What the exercise asks:
Please state how many lines in the records contain the string "between", with no words besides the number.

Material provided:

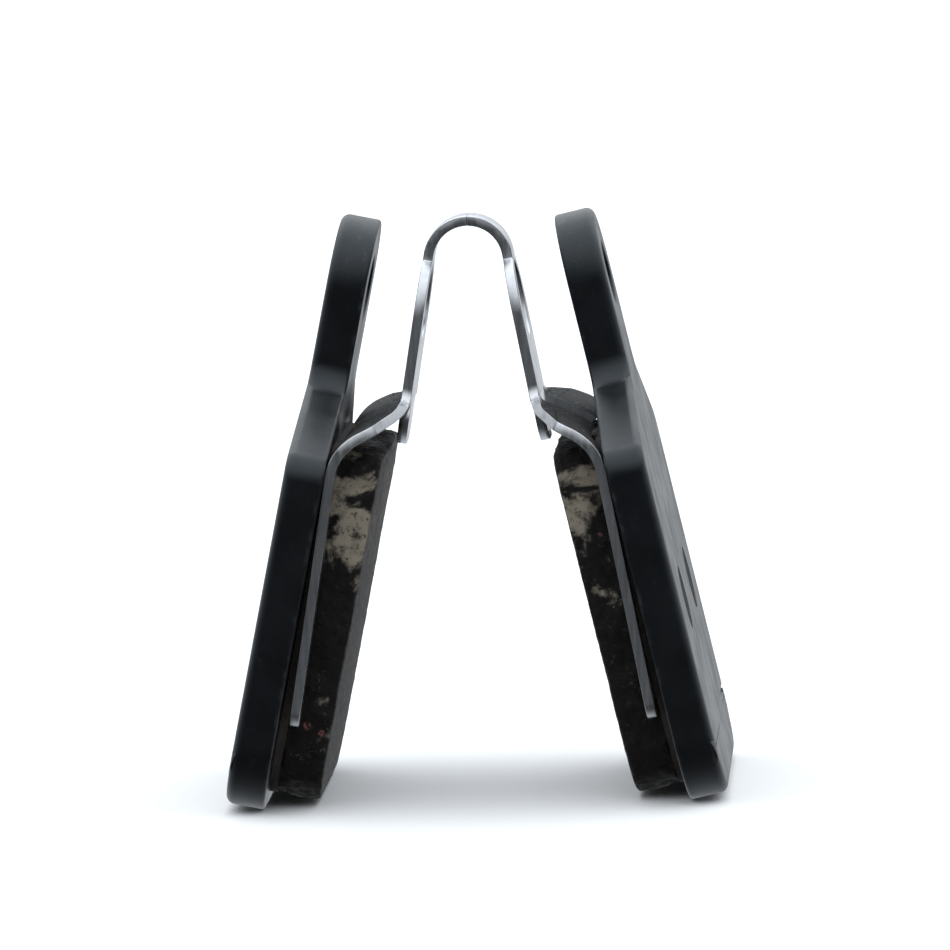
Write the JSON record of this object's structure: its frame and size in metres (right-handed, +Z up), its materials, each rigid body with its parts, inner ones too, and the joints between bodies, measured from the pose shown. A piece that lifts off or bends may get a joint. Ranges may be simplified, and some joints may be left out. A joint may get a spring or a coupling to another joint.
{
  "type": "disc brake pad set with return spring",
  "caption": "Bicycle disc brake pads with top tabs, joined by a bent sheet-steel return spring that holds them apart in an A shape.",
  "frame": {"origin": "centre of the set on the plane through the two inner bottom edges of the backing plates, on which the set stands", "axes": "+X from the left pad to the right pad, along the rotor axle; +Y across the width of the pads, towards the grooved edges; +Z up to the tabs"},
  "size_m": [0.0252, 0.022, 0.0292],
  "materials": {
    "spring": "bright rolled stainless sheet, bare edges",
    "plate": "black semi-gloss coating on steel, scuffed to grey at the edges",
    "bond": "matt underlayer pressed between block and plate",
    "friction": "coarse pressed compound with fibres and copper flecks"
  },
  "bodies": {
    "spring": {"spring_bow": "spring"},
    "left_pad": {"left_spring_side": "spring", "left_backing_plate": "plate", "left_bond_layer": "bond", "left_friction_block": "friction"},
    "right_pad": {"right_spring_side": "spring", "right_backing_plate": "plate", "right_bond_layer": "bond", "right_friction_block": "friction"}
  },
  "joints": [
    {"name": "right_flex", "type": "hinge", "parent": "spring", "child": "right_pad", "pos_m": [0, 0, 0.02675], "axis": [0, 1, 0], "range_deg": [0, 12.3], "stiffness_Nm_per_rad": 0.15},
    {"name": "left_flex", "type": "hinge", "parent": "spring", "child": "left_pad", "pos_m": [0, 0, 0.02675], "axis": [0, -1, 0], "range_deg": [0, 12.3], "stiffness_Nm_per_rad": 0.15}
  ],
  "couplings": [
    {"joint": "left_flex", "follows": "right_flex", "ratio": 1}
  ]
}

...

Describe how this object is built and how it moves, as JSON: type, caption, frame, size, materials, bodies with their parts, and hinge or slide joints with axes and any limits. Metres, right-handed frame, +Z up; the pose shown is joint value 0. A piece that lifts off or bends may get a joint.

Correct answer:
2